The signal from numerous European officials including EU Economy Commissioner Pierre Moscovici is that the Greek government of Prime Minister Alexis Tsipras has done enough to win the transfer, which is what remains of a 10.3 billion-euro tranche that euro finance ministers approved in principle in late May.
The FTT saga is almost as old as the Greek crisis. Forged in the wake of the 2008 financial crisis, it took concrete form in 2011 with a commission plan for levies on stock, bond, derivative and other trading as a way to curb financial speculation and get the industry to make a “fair contribution” — projected at 57 billion euros a year — to state budgets.
The proposal failed the following year to garner the needed unanimous support of EU governments and was revived in late 2012 by a smaller group of national capitals under European “enhanced cooperation” rules that require the participation of at least nine member states.
Austrian Finance Minister Hans Joerg Schelling has pledged to step down as leader of the FTT group should no decision be reached this week.
Few EU initiatives ever really get killed; they simply get shelved until the political winds change. The FTT plan may be a rare exception.

Poisoned Atmosphere

The EU never gives up on nannycrat ideas and the Financial Transaction Tax (FTT) will be no exception.

Over time, the EU always seeks more tax hikes to fund pet projects. So even if they temporarily shelve the FTT idea, it will return.

As for Frankfurt supplanting London, I rather doubt it. Even if Germany does loosen its work rules, it may get as many howls from France as the UK.

The nannycrats want common work rules, a common currency, a common army (huge taxes will be needed to support that idea), common wages, etc.

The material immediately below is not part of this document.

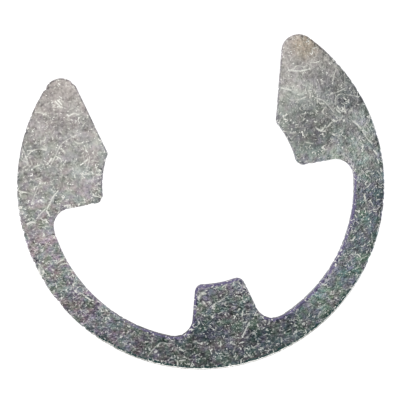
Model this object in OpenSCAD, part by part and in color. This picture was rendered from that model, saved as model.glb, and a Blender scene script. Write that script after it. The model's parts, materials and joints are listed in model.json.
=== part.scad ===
// E-type retaining ring, blanked from flat spring steel and zinc plated.
// It lies flat on its lower face. The origin is on the shaft's axis, at that face.
// +Z runs up through the sheet, and the mouth opens towards +Y.

/* [Ring] */
// Diameter that the three lugs seat on, at the bottom of the shaft's groove
seat_d = 12; // [10:0.1:15]
// Thickness of the sheet
sheet_t = 1.3; // [0.8:0.1:2]
// Depth of the pockets between the lugs, from the seat out to the band
lug_depth = 3.34; // [2.4:0.02:4.4]
// Width of the band outside the pockets
band_w = 1.86; // [1.3:0.02:2.6]
// Radius where a lug runs into the band
root_r = 1.1; // [0.7:0.05:1.4]

/* [Mouth] */
// How much narrower than the seat the mouth is, which the ring springs open by
snap = 1.6; // [1:0.1:2.4]
// Angle of each prong's lead-in edge from the direction of the push
lead_in_angle = 15; // [8:1:22]
// Radius of the round tip of each prong
tip_r = 1.05; // [0.7:0.05:1.3]

/* [Lugs] */
// Distance from the shaft's axis to the square lower side of each prong's lug
side_lug_drop = 0.13; // [0:0.01:0.6]
// Width of the middle lug at its seat
middle_lug_w = 2.95; // [2.2:0.05:3.6]
// Angle by which each side of the middle lug widens towards the band
middle_lug_flare = 15; // [5:1:20]
// Radius of each lug's corner at its seat
lug_corner_r = 0.5; // [0.3:0.05:0.7]

/* [Edge] */
// Radius that the punch draws down along the upper edge
edge_r = 0.12; // [0.05:0.01:0.2]

/* [Hidden] */
seat_r = seat_d / 2;
band_r = seat_r + lug_depth;
outer_r = band_r + band_w;
// How far a cutter runs past the surface that it cuts
past = 1;
// Each round is made this much larger than it is, so that it crosses what it blends into and leaves no sliver
crossing = 0.001;
// Chords on the drawn edge: the longest along a wall, and how many go round its section
chord = 0.7;
section_chords = 3;
$fn = 180;

// A direction from its angle, and the angle of a point about the shaft
function ray(a) = [cos(a), sin(a)];
function angle_of(p) = atan2(p.y, p.x);
// The point where a line from p along the unit vector u meets the circle of radius r about the shaft
function meet(p, u, r) = p + u * (sqrt((p * u) * (p * u) - p * p + r * r) - p * u);

// Lead-in edge of the right prong: its lower corner, its direction, and the side that the steel is on
mouth_half = seat_r - snap / 2;
mouth_corner = [mouth_half, sqrt(seat_r * seat_r - mouth_half * mouth_half)];
lead_in = ray(90 - lead_in_angle);
lead_in_side = ray(-lead_in_angle);
tip = meet(mouth_corner + tip_r * lead_in_side, lead_in, outer_r - tip_r);

// Lower side of the right prong's lug, with its seat corner and its root
side_corner_y = side_lug_drop + lug_corner_r;
side_corner = meet([0, side_corner_y], [1, 0], seat_r + lug_corner_r);
side_root = meet([0, side_lug_drop - root_r], [1, 0], band_r - root_r);

// Right side of the middle lug: a point on it, its direction away from the shaft, and its open side
flank_foot = [middle_lug_w / 2, -seat_r];
flank = ray(middle_lug_flare - 90);
flank_side = ray(middle_lug_flare);
middle_corner = meet(flank_foot - lug_corner_r * flank_side, flank, seat_r + lug_corner_r);
middle_root = meet(flank_foot + root_r * flank_side, flank, band_r - root_r);

// What is left of a corner outside a round of radius r about c, between the angles from and to
module outside_round(c, r, from, to) {
    middle = (from + to) / 2;
    reach = r / cos((to - from) / 2) + past / 2;
    translate(c) difference() {
        polygon([[0, 0], reach * ray(from), reach * 1.4 * ray(middle), reach * ray(to)]);
        circle(r + crossing);
    }
}

// The space between the side lug and the middle lug, out to the band
module pocket() {
    difference() {
        intersection() {
            circle(band_r);
            polygon([
                [0, side_lug_drop],
                [outer_r, side_lug_drop],
                [outer_r, -outer_r],
                flank_foot + outer_r * flank,
                flank_foot - past * flank
            ]);
        }
        outside_round(side_root, root_r, angle_of(side_root), 90);
        outside_round(middle_root, root_r, 180 + middle_lug_flare, 360 + angle_of(middle_root));
    }
}

// Everything that the punch takes out on the right of the mirror line
module right_cuts() {
    pocket();
    outside_round(side_corner, lug_corner_r, 180 + angle_of(side_corner), 270);
    outside_round(middle_corner, lug_corner_r, middle_lug_flare, 180 + angle_of(middle_corner));
    outside_round(tip, tip_r, angle_of(tip), 180 - lead_in_angle);
}

module mouth() {
    low = mouth_corner - seat_r / 2 * lead_in;
    high = mouth_corner + outer_r * lead_in;
    polygon([[low.x, low.y], [high.x, high.y], [-high.x, high.y], [-low.x, low.y]]);
}

module outline() {
    difference() {
        circle(outer_r);
        circle(seat_r);
        mouth();
        right_cuts();
        mirror([1, 0]) right_cuts();
    }
}

// Points along a wall's arc about c, set back into the steel. The wall's own arc gives their number, so it
// is the same for any set_back, and starts at wall_from where that isn't the angle from.
function arc(c, wall_r, set_back, from, to, wall_from = undef) =
    let (turn = abs(to - (is_undef(wall_from) ? from : wall_from)))
    let (n = ceil(max(turn / 15, turn / 180 * PI * wall_r / chord)))
    [for (i = [0 : n]) c + (wall_r + set_back) * ray(from + (to - from) * i / n)];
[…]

If Germany cuts taxes or changes work rules making Germany even more competitive than France, expect France to scream.

Finally, the UK has measures it can take to lure business, notably lower its corporate tax rate further.

Regardless of what happens, add this discussion to the already poisoned atmosphere heading into the Article 50 Brexit negotiations.

The odds of a very destructive trade war between the UK and the EU are high and rising.